A particularly moving speaker was Ernie Gallo, a survivor of the USS Liberty, who spoke about the attack on his ship in 1967 by the Israeli Air Force and Navy. This brutal and unprovoked attack on a US vessel left over 30 of his fellow sailors dead and hundreds wounded. Survivors received a stern admonishment from the US Government not to disclose the details of the attack to anyone including family members under threat of military court actions. Despite consistent pleas to open up a full investigation, the US government appears determined to keep the truth from the American public. (For more information on the USS Liberty, go to ifamericansknew.org.)
Pat Carmeli, a US/Israeli citizen, commented that Gallo’s presentation and the entire event increased the anger she already felt toward the Israeli and US governments and made her more committed to discovering the basis for the unbreakable bond between the two nations.
Is Israel an Ally?
The last panel discussion after a full day of speakers asked the most basic question: is Israel a US ally? Paul Pillar, a former CIA agent, explained that an ally is a nation that would assist another even if it weren’t in its own best interest. The US has shown itself to be a good ally for Israel, but Israel has never gone out of its way to assist the US as an ally should.
Ray McGovern, a retired CIA officer, described allies as two nations with a mutual defense treaty, which the US does not have with Israel. In order for countries to have a treaty, they both must have identifiable borders (which Israel does not), and warn the other of its planned military operations, which Israel does not.

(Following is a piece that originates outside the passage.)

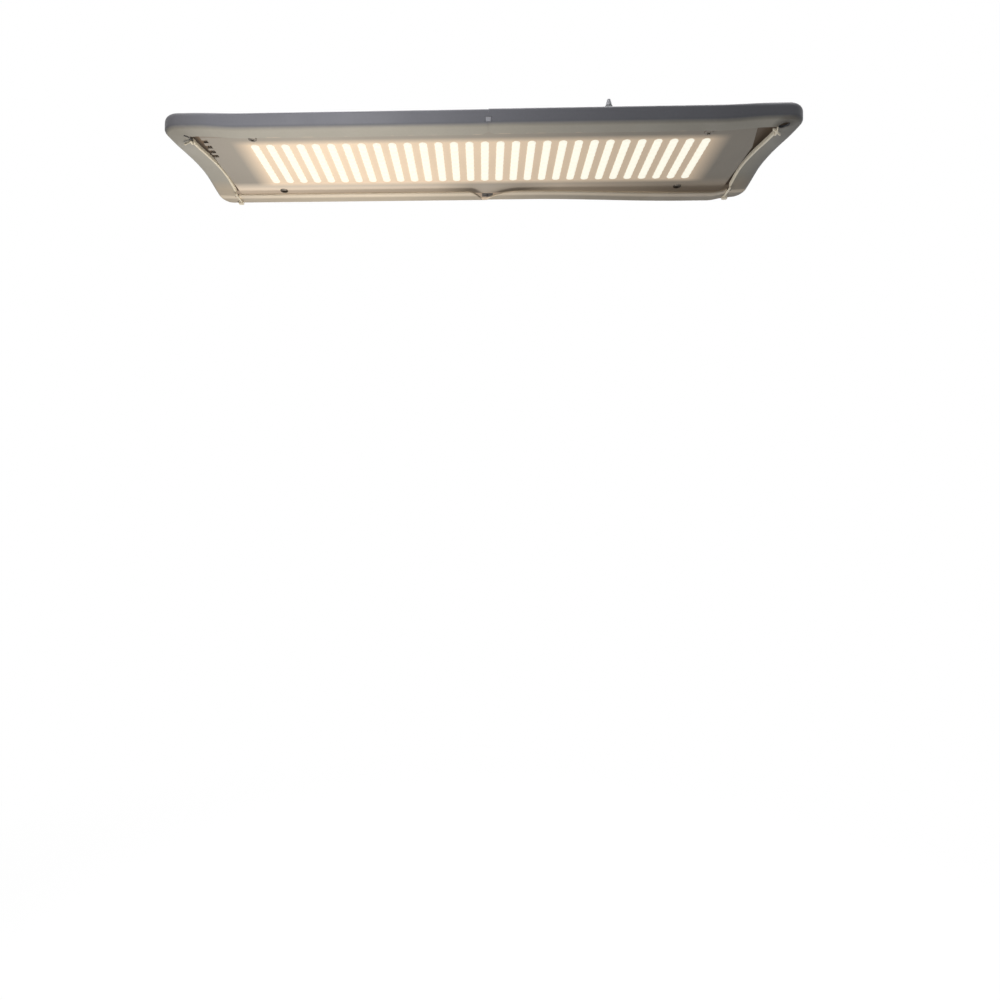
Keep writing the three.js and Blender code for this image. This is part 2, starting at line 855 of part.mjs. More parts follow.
// A path of straight runs with rounded bends, in the plane of the bail.
function bentPath(points, radius) {
  const path = new THREE.CurvePath();
  let from = points[0];
  for (let i = 1; i < points.length - 1; i += 1) {
    const corner = points[i];
    const back = corner.clone().sub(points[i - 1]);
    const ahead = points[i + 1].clone().sub(corner);
    const trim = Math.min(radius, back.length() / 2, ahead.length() / 2);
    const enter = corner.clone().addScaledVector(back.normalize(), -trim);
    const leave = corner.clone().addScaledVector(ahead.normalize(), trim);
    path.add(new THREE.LineCurve3(from, enter));
    path.add(new THREE.QuadraticBezierCurve3(enter, corner, leave));
    from = leave;
  }
  path.add(new THREE.LineCurve3(from, points[points.length - 1]));
  return path;
}

function wire(path, diameter, steps, count) {
  const circle = new THREE.Shape().absarc(0, 0, diameter / 2, 0, Math.PI * 2);
  return new THREE.ExtrudeGeometry(circle, { steps, curveSegments: count / 2, extrudePath: path });
}

const bailDrop = Math.asin((pivotHeight - bailWire / 2 - bailRestGap) / (bailReach + bailHookDepth));

// The bail about its own pivot, reaching along +X: down each leg, across, and a hook bend in the middle.
function bail() {
  const endY = earSpan / 2 + earSheet + bailEndPast;
  const legY = bailSpan / 2;
  const topY = bailTopSpan / 2;
  const hookY = bailHookWidth / 2;
  const half = [
    [0, endY],
    [0, legY],
    [bailReach, topY],
    [bailReach, hookY],
    [bailReach + bailHookDepth, hookY / 3],
  ];
  const mirrored = half.map(([x, y]) => [x, -y]).reverse();
  const points = [...half, ...mirrored].map(([x, y]) => new THREE.Vector3(x, y, 0));
  return wire(bentPath(points, bailBend / 2), bailWire, bailSteps, bailSides);
}

// Driver
const driverSeat = topLevel("right");

function driverCase() {
  const inner = (size) => size - 2 * driverWall;
  const shellTop = driverSeat + driverHeight;
  const place = [driverX, driverY, 0];
  const outer = plate(roundedOutline(driverLength, driverWidth, driverCorner), driverSeat, shellTop);
  const cavity = plate(
    roundedOutline(inner(driverLength), inner(driverWidth), driverCorner - driverWall),
    driverSeat + driverFloor,
    shellTop + cutPast,
  );
  let body = cut(outer, cavity);
  for (const end of [-1, 1]) {
    const near = end * (driverLength / 2 - driverWall / 2);
    const far = end * (driverLength / 2 + earLength);
    const ear = block(
      Math.min(near, far),
      Math.max(near, far),
      -earWidth / 2,
      earWidth / 2,
      driverSeat,
      driverSeat + earThickness,
    );
    body = body.add(ear);
    for (const row of [-1, 1]) {
      const x = end * (inner(driverLength) / 2 - postSize / 2);
      const y = row * (inner(driverWidth) / 2 - postSize / 2);
      const floor = driverSeat + driverFloor;
      const foot = [x - postSize / 2 - fitPlay, x + postSize / 2, y - postSize / 2, y + postSize / 2];
      body = body.add(block(...foot, floor - driverFloor / 2, floor + postHeight));
    }
  }
  const bore = grommetBore + grommetWall + grommetWall + screwPlay;
  return cut(
    body.translate(place),
    post(bore, driverX, grommetY, driverSeat - cutPast, driverSeat + driverFloor + cutPast, roundSides),
    ...[-1, 1].map((end) =>
      post(
        screwShank + screwPlay,
        driverX + end * driverScrewOffset,
        driverY,
        driverSeat - cutPast,
        driverSeat + earThickness + cutPast,
      ),
    ),
  );
}

function driverCover() {
  const seat = driverSeat + driverHeight;
  const inner = (size) => size - 2 * (driverWall + fitPlay);
  const lid = plate(roundedOutline(driverLength, driverWidth, driverCorner), seat, seat + coverThickness);
  const radius = driverCorner - driverWall - fitPlay;
  const skirt = plate(roundedOutline(inner(driverLength), inner(driverWidth), radius), seat - coverLip, seat);
  return join(lid, skirt).translate([driverX, driverY, 0]);
}

const circuitZ = driverSeat + driverFloor + postHeight;

function driverCircuit() {
  const length = driverLength - 2 * (driverWall + circuitGap);
  const width = driverWidth - 2 * (driverWall + circuitGap);
  const top = circuitZ + circuitThickness;
  const room = driverSeat + driverHeight - coverLip - top - circuitGap;
  const box = (xShare, yShare, lengthShare, widthShare, heightShare) => {
    const x = xShare * length;
    const y = yShare * width;
    const halfX = (lengthShare * length) / 2;
    const halfY = (widthShare * width) / 2;
    return block(x - halfX, x + halfX, y - halfY, y + halfY, circuitZ, top + heightShare * room);
  };
  const can = (xShare, yShare, diameterShare, heightShare) =>
    post(diameterShare * width, xShare * length, yShare * width, circuitZ, top + heightShare * room);
  return join(
    block(-length / 2, length / 2, -width / 2, width / 2, circuitZ, top),
    ...circuitBoxShares.map((shares) => box(...shares)),
    ...circuitCanShares.map((shares) => can(...shares)),
  ).translate([driverX, driverY, 0]);
}

function driverScrew(end) {
  const x = driverX + end * driverScrewOffset;
  const seat = driverSeat + earThickness;
  return join(
    turned(
      [
        [0, 0],
        [screwHead / 2, 0],
        [screwHead / 2, screwHeadHeight],
        [screwHead / 3, screwHeadHeight + screwHeadHeight / 2],
        [0, screwHeadHeight + screwHeadHeight / 2],
      ],
      x,
      driverY,
      seat,
      smallSides,
    ),
    post(screwShank, x, driverY, driverSeat - sheet - rivetTailHeight, seat + screwHeadHeight / 2),
  );
}

// Inlet
const hexStretch = 1 / Math.cos(Math.PI / hexSides);

function gland() {
  const bore = glandBore / 2;
  const shoulder = glandFlangeHeight + glandDomeHeight * glandShoulderShare;
  const top = glandFlangeHeight + glandDomeHeight;
  const low = -sheet - nutThickness;
  const body = turned(
    [
      [bore, low],
      [glandShank / 2, low],
      [glandShank / 2, 0],
      [glandDomeBase / 2, 0],
      [glandDomeBase / 2, shoulder],
      [glandDomeTop / 2, top],
      [bore, top],
      [bore, low],
    ],
    glandX,
    glandY,
    driverSeat,
  );
  const hex = turned(
    [
      [bore, 0],
      [(glandFlat / 2) * hexStretch, 0],
      [(glandFlat / 2) * hexStretch, glandFlangeHeight],
      [bore, glandFlangeHeight],
      [bore, 0],
    ],
    glandX,
    glandY,
    driverSeat,
    hexSides,
  );
  return body.add(hex);
}

function glandNut() {
  const bore = (glandShank / 2 + fitPlay / 2) * hexStretch;
  const corner = (nutFlat / 2) * hexStretch;
  return turned(
    [
      [bore, 0],
      [corner, 0],
      [corner, nutThickness],
      [bore, nutThickness],
      [bore, 0],
    ],
    glandX,
    glandY,
    driverSeat - sheet - nutThickness,
    hexSides,
  );
}

function sleeve() {
  const bore = sleeveBore / 2;
  const seat = glandFlangeHeight + glandDomeHeight;
  return turned(
    [
      [bore, seat - sleeveSeat],
      [glandBore / 2 - fitPlay / 2, seat - sleeveSeat],
      [glandBore / 2 - fitPlay / 2, seat],
      [sleeveBase / 2, seat],
      [sleeveTip / 2, seat + sleeveLength],
      [bore, seat + sleeveLength],
      [bore, seat - sleeveSeat],
    ],
    glandX,
    glandY,
    driverSeat,
    smallSides,
  );
}

function grommet() {
  const bore = grommetBore / 2;
  const wall = bore + grommetWall;
  const low = driverSeat - sheet;
  const ledge = driverSeat + driverFloor;
  return turned(
    [
      [bore, low],
      [wall, low],
      [wall, ledge],
      [grommetFlange / 2, ledge],
      [grommetFlange / 2, ledge + grommetFlangeHeight],
      [bore, ledge + grommetFlangeHeight],
      [bore, low],
    ],
    driverX,
    grommetY,
    0,
  );
}

// Leads: a run in the gap over the heat spreader, then up through the grommet to the circuit.
const leadZ = (spreaderTop + driverSeat - sheet) / 2;
const leadTop = circuitZ - fitPlay;

function lead(start, side) {
  const x = driverX + (side * leadSpacing) / 2;
  const bend = leadTop - leadZ;
  const riseX = start[start.length - 1].x;
  const points = [
    ...start,
    new THREE.Vector3(riseX, bayEdgeY - 2 * leadDiameter, leadZ),
    new THREE.Vector3(riseX, bayEdgeY, leadZ),
    new THREE.Vector3(x, grommetY - bend, leadZ),
    new THREE.Vector3(x, grommetY, leadZ),
    new THREE.Vector3(x, grommetY, leadTop),
  ];
  return wire(bentPath(points, grommetBore / 2), leadDiameter, leadSteps, leadSides);
}

function inputLead() {
  const bayZ = padZ + fitPlay + leadDiameter / 2;
  return lead(
    [
      new THREE.Vector3(glandX, glandY, driverSeat - sheet),
      new THREE.Vector3(glandX, glandY, bayZ),
      new THREE.Vector3(glandX, glandY + (nutFlat / 2) * hexStretch + leadDiameter, bayZ),
    ],
    -1,
  );
}

function outputLead() {
  const z = padZ + connectorHeight / 2;
  const rear = connectorY + connectorWidth / 2 + fitPlay;
  return lead(
    [
      new THREE.Vector3(connectorX, rear, z),
      new THREE.Vector3(connectorX, rear + leadDiameter, z),
    ],
    1,
  );
}

function connector() {
  const x = connectorLength / 2;
  const y = connectorWidth / 2;
  const z = padZ + connectorHeight;
  const wall = connectorHeight / 4;
  const body = block(connectorX - x, connectorX + x, connectorY - y, connectorY + y, padZ, z);
  const latchY = [connectorY - y - wall, connectorY];
  const latch = block(connectorX - x / 2, connectorX + x / 2, ...latchY, padZ, z - wall);
  return body.add(latch);
}

// Assembly
const lamp = new THREE.Group();

function add(name, geometry, look, parent = lamp) {
  const [color, roughness, metalness] = finish[look];
  const mesh = new THREE.Mesh(geometry, new THREE.MeshStandardMaterial({ color, roughness, metalness }));
  mesh.name = name;
  parent.add(mesh);
  return mesh;
}

for (const half of Object.keys(sides)) {
  add("tray_" + half, geometryOf(trayHalf(half)), "tray");
  add("end_edging_" + half, geometryOf(edging(half)), "edging");
  add("bail_bracket_" + half, geometryOf(bracket(half)), "steel");
  const pivot = new THREE.Group();
  pivot.position.set(sides[half] * bailX, 0, topLevel(half) + pivotHeight);
  pivot.rotation.set(0, bailDrop, half === "left" ? 0 : Math.PI, "ZYX");
  lamp.add(pivot);
  add("bail_" + half, bail(), "steel", pivot);
}

add("seam_strap", geometryOf(seamStrap()), "tray");
add("seam_clip_front", geometryOf(seamClip(-1)), "clip");
add("seam_clip_rear", geometryOf(seamClip(1)), "clip");
add("led_board", geometryOf(board()), "board");
add("thermal_pad", geometryOf(layer(padLength, padWidth, padZ, spreaderZ)), "pad");
add("heat_spreader", geometryOf(layer(spreaderLength, spreaderWidth, spreaderZ, spreaderTop)), "aluminium");

for (let i = 0; i < rowCount; i += 1) {
  const row = add("led_row_" + String(i + 1).padStart(2, "0"), ledRow(), "led");
  row.position.set(rowsShiftX + (i - (rowCount - 1) / 2) * rowPitch, rowsShiftY, boardZ);
}

for (const [place, half, x, y] of boardScrewPlaces) {
  add("board_screw_" + place, geometryOf(boardScrew(half, x, y)), "steel");
}

add("driver_case", geometryOf(driverCase()), "driver");
add("driver_cover", geometryOf(driverCover()), "driver");
add("driver_circuit", geometryOf(driverCircuit()), "circuit");
add("driver_screw_left", geometryOf(driverScrew(-1)), "steel");
add("driver_screw_right", geometryOf(driverScrew(1)), "steel");
add("driver_grommet", geometryOf(grommet()), "rubber");
add("cable_gland", geometryOf(gland()), "nylon");
add("cable_gland_nut", geometryOf(glandNut()), "nylon");
add("cord_sleeve", geometryOf(sleeve()), "sleeve");
add("input_lead", inputLead(), "rubber");
add("output_lead", outputLead(), "rubber");
add("board_connector", geometryOf(connector()), "connector");

export default lamp;
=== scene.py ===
from math import asin, cos, pi, radians, sin, sqrt

import bmesh
import bpy
from mathutils import Matrix, Vector


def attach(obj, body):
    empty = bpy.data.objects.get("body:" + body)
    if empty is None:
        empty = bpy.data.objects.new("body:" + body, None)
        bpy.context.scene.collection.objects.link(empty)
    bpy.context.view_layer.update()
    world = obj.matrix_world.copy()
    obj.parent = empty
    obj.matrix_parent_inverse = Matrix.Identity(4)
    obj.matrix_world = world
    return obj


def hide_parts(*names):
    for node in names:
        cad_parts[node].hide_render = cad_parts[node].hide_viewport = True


# LED grow light panel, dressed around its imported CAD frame.
# Shapes are drawn in millimetres in the part's frame, and become metres as each mesh is made.

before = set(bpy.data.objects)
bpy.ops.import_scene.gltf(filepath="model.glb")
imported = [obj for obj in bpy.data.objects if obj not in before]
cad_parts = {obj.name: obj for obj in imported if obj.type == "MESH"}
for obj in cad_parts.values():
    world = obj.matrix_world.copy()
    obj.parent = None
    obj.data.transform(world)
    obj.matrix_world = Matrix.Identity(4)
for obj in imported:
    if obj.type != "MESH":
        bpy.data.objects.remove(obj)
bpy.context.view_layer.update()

MM = 0.001
# Points closer than this, in metres, become one
WELD = 0.000002

# Steps along short, usual and long curves
SHORT_STEPS = 3
ARC_STEPS = 8
LONG_STEPS = 12

# Camera, at the photograph's viewing angle
IMAGE_SIDE = 1000
LENS_PIXELS = 680
SENSOR = 36
CAMERA_PLACE = (0.006380, -0.454948, -0.231692)
CAMERA_YAW = -0.046988
CAMERA_PITCH = -0.019769
CAMERA_ROLL = 0.010914
CAMERA_SHIFT_X = 0.04839
CLIP_START = 0.01

# Stage
FLOOR_Z = -0.9
FLOOR_HALF = 6
FLOOR_COLOUR = (0.72, 0.72, 0.715)
FLOOR_GLOW = 0.72
FADE_NEAR = 0.35
FADE_FAR = 1.5
WORLD_COLOUR = (0.97, 0.98, 1.0)
WORLD_LEVEL = 0.06
# Place, target, size, power and colour of each lamp
LAMPS = {
    "front_lamp": ((-0.124, -0.250, 0.080), (-0.105, -0.05, 0.008), (0.11, 0.08), 0.37, (1.0, 0.985, 1.0)),
    "low_lamp": ((-0.098, -0.02, -0.17), (-0.098, 0.0, 0.0), (0.12, 0.10), 0.29, (1.0, 0.95, 0.88)),
    "top_lamp": ((0.1, 0.2, 1.2), (0, 0, 0), (1.2, 1.0), 11, (1.0, 1.0, 1.0)),
    "rear_lamp": ((0.4, 1.3, 0.7), (0, 0, 0), (1.0, 0.8), 11, (1.0, 1.0, 1.0)),
}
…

Phil Giraldi, a former counter-terrorism specialist and the final speaker at the summit, took his presentation even further and suggested that Israel is neither an ally nor friend. The current Israeli Prime Minister, Benjamin Netanyahu, viewed the events of September 11, 2001 as positive for Israel as it has further cemented the relationship against a common foe—Arab terrorism.
With over twenty speakers, a packed room, and complete coverage by C-SPAN, this first summit will become an annual event, according to its organizers, until hopefully soon, there will be no need to assess a special relationship between Israel and the US.